▶ **Material**:

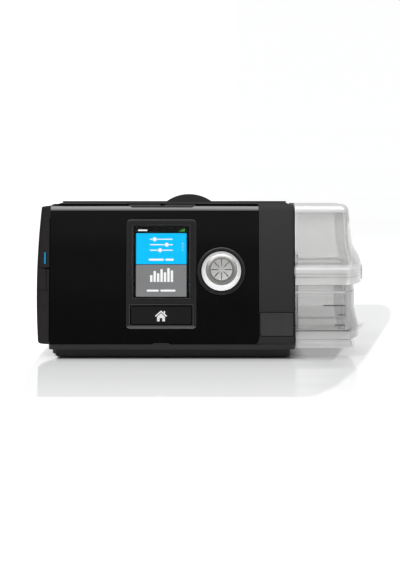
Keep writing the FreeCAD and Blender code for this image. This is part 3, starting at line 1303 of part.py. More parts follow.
def volute_half(label, low, high, keep_low):
    """One half of the volute with half of its round outlet, split at the port's height."""
    piece = blower_body(label, "0")
    skin = "volute_wall"
    nozzle_y = "inlet_port_y - blower_y"
    pad(piece, "scroll", "XY", low, high, spiral())
    pad(piece, "nozzle", "YZ", "0", "nozzle_end", circle(nozzle_y, "port_z", "tube_radius"))
    wide = "overall_depth"
    away = ("port_z", f"port_z + {wide}") if keep_low else (f"port_z - {wide}", "port_z")
    room = (f"{low} + {skin}", "port_z + 1") if keep_low else ("port_z - 1", f"{high} - {skin}")
    cut(piece, "split", "XY", *away, box(f"0 - {wide}", f"0 - {wide}", wide, wide))
    cut(piece, "scroll_room", "XY", *room, spiral(skin))
    cut(piece, "nozzle_bore", "YZ", "volute_growth", "nozzle_end + 1",
        circle(nozzle_y, "port_z", f"tube_radius - {skin}"))
    return piece


def make_volute_base():
    piece = volute_half("volute_base", "volute_floor", "port_z", True)
    cut(piece, "eye", "XY", "volute_floor - 1", "volute_floor + volute_wall + 1",
        circle("0", "0", "fan_eye"))
    return piece


def make_volute_cover():
    piece = volute_half("volute_cover", "port_z", "volute_roof", False)
    cut(piece, "shaft_hole", "XY", "volute_roof - volute_wall - 1", "volute_roof + 1",
        circle("0", "0", "bearing_radius"))
    return piece


def make_impeller():
    """Backward-curved fan: hub, back plate and a ring of bent blades."""
    low = "volute_floor + volute_wall + 2"
    piece = blower_body("impeller", low)
    tall = "fan_height"
    thin = "blade_thickness"
    revolve(piece, "hub", "XZ", "V",
            outline(("motor_shaft", "2"), ("hub_radius * 0.6", "2"),
                    ("via", "hub_radius + 1", f"{tall} * 0.6"), ("fan_radius * 0.75", f"{tall}"),
                    ("fan_radius", f"{tall}"), ("fan_radius", f"{tall} + {thin}"),
                    ("motor_shaft", f"{tall} + {thin}")))
    inner, outer = "(hub_radius + 2)", "(fan_radius - 0.5)"
    blade = pad(piece, "blade", "XY", "0", tall,
                outline((inner, "0"), ("via", f"({inner} + {outer}) / 2 + 1", "2.2"),
                        (f"{outer} * cos(28)", f"{outer} * sin(28)"),
                        (f"{outer} * cos(28) - {thin} * 0.7", f"{outer} * sin(28) + {thin} * 0.7"),
                        ("via", f"({inner} + {outer}) / 2 + 0.2", f"2.2 + {thin}"),
                        (inner, thin)))
    repeat_round(piece, blade, "Z_Axis", "fan_blades")
    return piece


def make_motor_shaft():
    piece = blower_body("motor_shaft", "volute_floor + volute_wall + 3")
    top = "volute_roof + motor_height - 3 - volute_floor - volute_wall - 3"
    pad(piece, "rod", "XY", "0", top, circle("0", "0", "motor_shaft"))
    return piece


def make_motor():
    """Motor can with a rounded head, a flange and a hollow for the shaft and bearings."""
    piece = blower_body("blower_motor", "volute_roof")
    tall = "motor_height"
    revolve(piece, "can", "XZ", "V",
            outline(("motor_shaft + 1", "bearing_height"), ("bearing_radius", "bearing_height"),
                    ("bearing_radius", "0"), ("motor_radius + 3", "0"), ("motor_radius + 3", "2"),
                    ("motor_radius", "2"), ("motor_radius", f"{tall} - 4"),
                    ("via", "motor_radius - 1.2", f"{tall} - 1.2"), ("motor_radius - 4", tall),
                    ("0", tall), ("0", f"{tall} - 1.5"), ("bearing_radius", f"{tall} - 1.5"),
                    ("bearing_radius", f"{tall} - 1.5 - bearing_height"),
                    ("motor_shaft + 1", f"{tall} - 1.5 - bearing_height")))
    return piece


def make_motor_bearings():
    piece = blower_body("motor_bearings", "volute_roof")
    tall = "motor_height - 1.5"
    for name, low, high in (("lower", "0", "bearing_height"),
                            ("upper", f"{tall} - bearing_height", tall)):
        pad(piece, name + "_bearing", "XY", low, high,
            ring("0", "0", "bearing_radius", "motor_shaft + running_gap"))
    return piece


def make_blower_duct():
    """Soft convoluted sleeve from the blower's outlet to the bay."""
    piece = body("blower_duct", "nozzle_x - 8", "inlet_port_y", "port_z")
    reach = "bay_left - bay_wall - nozzle_x + 8"
    outer, bore = "tube_radius + tube_wall", "tube_radius"
    waves = 3
    start, pitch = "10", f"(({reach}) - 14) / {waves}"
    points = [("0", bore), ("0", outer)]
    for wave in range(waves):
        low = f"{start} + {pitch} * {wave}"
        points.append((low, outer))
        points.append(("via", f"{low} + {pitch} / 2", f"{outer} + 1.8"))
    points += [(f"{start} + {pitch} * {waves}", outer), (reach, outer), (reach, bore)]
    revolve(piece, "sleeve", "XZ", "H", outline(*points))
    return piece


def make_foam():
    """Sound-damping block between the filter and the blower."""
    piece = body("silencer_foam")
    left = "body_left + wall + panel_gap"
    pad(piece, "block", "XY", "pan_top", "port_z",
        box(f"{left} + 3.4", "blower_y - 28", f"{left} + 3.4 + foam_thickness * 0.7", "blower_y + 20"))
    return piece


# ------------------------------------------------------------------ main board
def make_main_board():
    piece = body("main_board", "board_x", "board_y + board_thickness", "lip_top + 3")
    pad(piece, "board", "XZ", "0", "board_thickness", box("0", "0", "board_length", "board_height"))
    cut(piece, "screw_holes", "XZ", "0 - 1", "board_thickness + 1",
        *[circle(x, z, "1.6") for x in ("4", "board_length - 4")
          for z in ("4", "board_height - 4")])
    return piece


def make_radio_can():
    """Shield can of the radio module, on the back of the main board."""
    piece = body("radio_module", "board_x + 20", "board_y + board_thickness",
                 "lip_top + 3 + board_height - can_height - 6")
    pad(piece, "can", "XZ", "0 - can_depth", "0", box("0", "0", "can_length", "can_height"))
    return piece


# ------------------------------------------------------------------ build and write
PIECES = [
    make_base_pan(), make_feet(), make_screws(), make_main_housing(), make_front_fascia(),
    make_left_cover(), make_cover_panel("card_door", CARD_DOOR, "body_left - card_door_relief"),
    make_cover_panel("adapter_cover", ADAPTER), make_cover_panel("side_light_bar", LIGHT_BAR),
    make_card(), make_card_socket(), make_adapter_socket(), make_bezel(), make_window(),
    make_lcd(), make_display_board(), make_home_button(), make_home_switch(),
    make_light_sensor(), make_dial_ring(), make_dial_knob(), make_dial_trim(), make_dial_cap(),
    make_dial_shaft(), make_dial_bush(), make_dial_encoder(), make_start_button(),
    make_start_switch(), make_switch_bracket(), make_filter_cover(), make_air_filter(),
    make_outlet_connector(), make_outlet_seal(), make_outlet_duct(), make_power_inlet(),
    make_power_pin(), make_tub_bay(), make_bay_seals(), make_heater_cradle(),
    make_heater_plate(), make_tub_lid(), make_tub_base(), make_hinge_pin(), make_tub_seal(),
    make_tub_plate(), make_tub_baffle(), make_blower_mount(), make_volute_base(),
    make_volute_cover(), make_impeller(), make_motor_shaft(), make_motor(),
    make_motor_bearings(), make_blower_duct(), make_foam(), make_main_board(), make_radio_can(),
]

document.recompute()
for item in document.Objects:
    if "Invalid" in item.State or "Error" in item.State:
        raise ValueError(f"{item.Label} did not build: {item.State}")
for piece in PIECES:
    if piece.Shape.isNull() or not piece.Shape.isValid() or not piece.Shape.Solids:
        raise ValueError(f"{piece.Label} has no valid solid")

os.makedirs("parts", exist_ok=True)
for piece in PIECES:
    piece.Shape.exportStep(f"parts/{piece.Label}.step")
    print(f"{piece.Label}: {len(piece.Shape.Solids)} solids, {piece.Shape.Volume:.0f} mm3")
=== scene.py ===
# A bedside positive-airway-pressure machine with its heated water tub, dressed in its real
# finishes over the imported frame. Metres; X to the right, Y to the back, Z up.
import math

import bmesh
import bpy
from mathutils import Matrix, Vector


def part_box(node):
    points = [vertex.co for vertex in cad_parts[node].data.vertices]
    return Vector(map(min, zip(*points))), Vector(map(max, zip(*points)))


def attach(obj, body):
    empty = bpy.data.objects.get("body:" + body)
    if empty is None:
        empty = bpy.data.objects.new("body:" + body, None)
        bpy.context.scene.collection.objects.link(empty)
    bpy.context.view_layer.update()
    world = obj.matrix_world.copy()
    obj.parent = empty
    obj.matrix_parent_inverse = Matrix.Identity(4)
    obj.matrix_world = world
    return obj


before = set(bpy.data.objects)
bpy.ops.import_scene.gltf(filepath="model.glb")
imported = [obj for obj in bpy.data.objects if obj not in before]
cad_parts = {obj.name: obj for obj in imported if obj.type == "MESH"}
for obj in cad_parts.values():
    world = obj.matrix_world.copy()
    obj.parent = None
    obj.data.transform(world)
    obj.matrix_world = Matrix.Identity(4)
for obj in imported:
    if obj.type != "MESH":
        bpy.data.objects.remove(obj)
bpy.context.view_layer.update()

# ---------------------------------------------------------------- base pan, feet and screws
# The pan is the dark moulded foot of the machine, in glass-filled plastic with a fine
# spark-eroded skin. It stands on four rubber pads and takes four steel screws from below.
NOISE_LOW, NOISE_HIGH = 0.3, 0.7
MOTTLE = 0.02
DRAWN_DEPTH = 0.000004


def finish(name, roughness, **sockets):
    """A new material; sockets are set straight on its shader."""
    material = bpy.data.materials.new(name)
    material.use_nodes = True
    shader = shader_of(material)
    shader.inputs["Roughness"].default_value = roughness
    for socket, value in sockets.items():
        shader.inputs[socket.replace("_", " ")].default_value = value
    return material


def shader_of(material):
    return material.node_tree.nodes["Principled BSDF"]


def node(material, kind, **settings):
    """Add a node; a setting that starts with in_ is one of its inputs, by name or number."""
    made = material.node_tree.nodes.new("ShaderNode" + kind)
    for key, value in settings.items():
        if key.startswith("in_"):
            socket = key[3:].replace("_", " ")
            made.inputs[int(socket) if socket.isdigit() else socket].default_value = value
        else:
            setattr(made, key, value)
    return made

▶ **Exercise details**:
Reproduce verbatim only the segment of the listing bounded by the line containing "document.recompute()" and the line containing "DRAWN_DEPTH = 0.000004", with both boundary lines included.

▶ **Response to this task**:
document.recompute()
for item in document.Objects:
    if "Invalid" in item.State or "Error" in item.State:
        raise ValueError(f"{item.Label} did not build: {item.State}")
for piece in PIECES:
    if piece.Shape.isNull() or not piece.Shape.isValid() or not piece.Shape.Solids:
        raise ValueError(f"{piece.Label} has no valid solid")

os.makedirs("parts", exist_ok=True)
for piece in PIECES:
    piece.Shape.exportStep(f"parts/{piece.Label}.step")
    print(f"{piece.Label}: {len(piece.Shape.Solids)} solids, {piece.Shape.Volume:.0f} mm3")
=== scene.py ===
# A bedside positive-airway-pressure machine with its heated water tub, dressed in its real
# finishes over the imported frame. Metres; X to the right, Y to the back, Z up.
import math

import bmesh
import bpy
from mathutils import Matrix, Vector


def part_box(node):
    points = [vertex.co for vertex in cad_parts[node].data.vertices]
    return Vector(map(min, zip(*points))), Vector(map(max, zip(*points)))


def attach(obj, body):
    empty = bpy.data.objects.get("body:" + body)
    if empty is None:
        empty = bpy.data.objects.new("body:" + body, None)
        bpy.context.scene.collection.objects.link(empty)
    bpy.context.view_layer.update()
    world = obj.matrix_world.copy()
    obj.parent = empty
    obj.matrix_parent_inverse = Matrix.Identity(4)
    obj.matrix_world = world
    return obj


before = set(bpy.data.objects)
bpy.ops.import_scene.gltf(filepath="model.glb")
imported = [obj for obj in bpy.data.objects if obj not in before]
cad_parts = {obj.name: obj for obj in imported if obj.type == "MESH"}
for obj in cad_parts.values():
    world = obj.matrix_world.copy()
    obj.parent = None
    obj.data.transform(world)
    obj.matrix_world = Matrix.Identity(4)
for obj in imported:
    if obj.type != "MESH":
        bpy.data.objects.remove(obj)
bpy.context.view_layer.update()

# ---------------------------------------------------------------- base pan, feet and screws
# The pan is the dark moulded foot of the machine, in glass-filled plastic with a fine
# spark-eroded skin. It stands on four rubber pads and takes four steel screws from below.
NOISE_LOW, NOISE_HIGH = 0.3, 0.7
MOTTLE = 0.02
DRAWN_DEPTH = 0.000004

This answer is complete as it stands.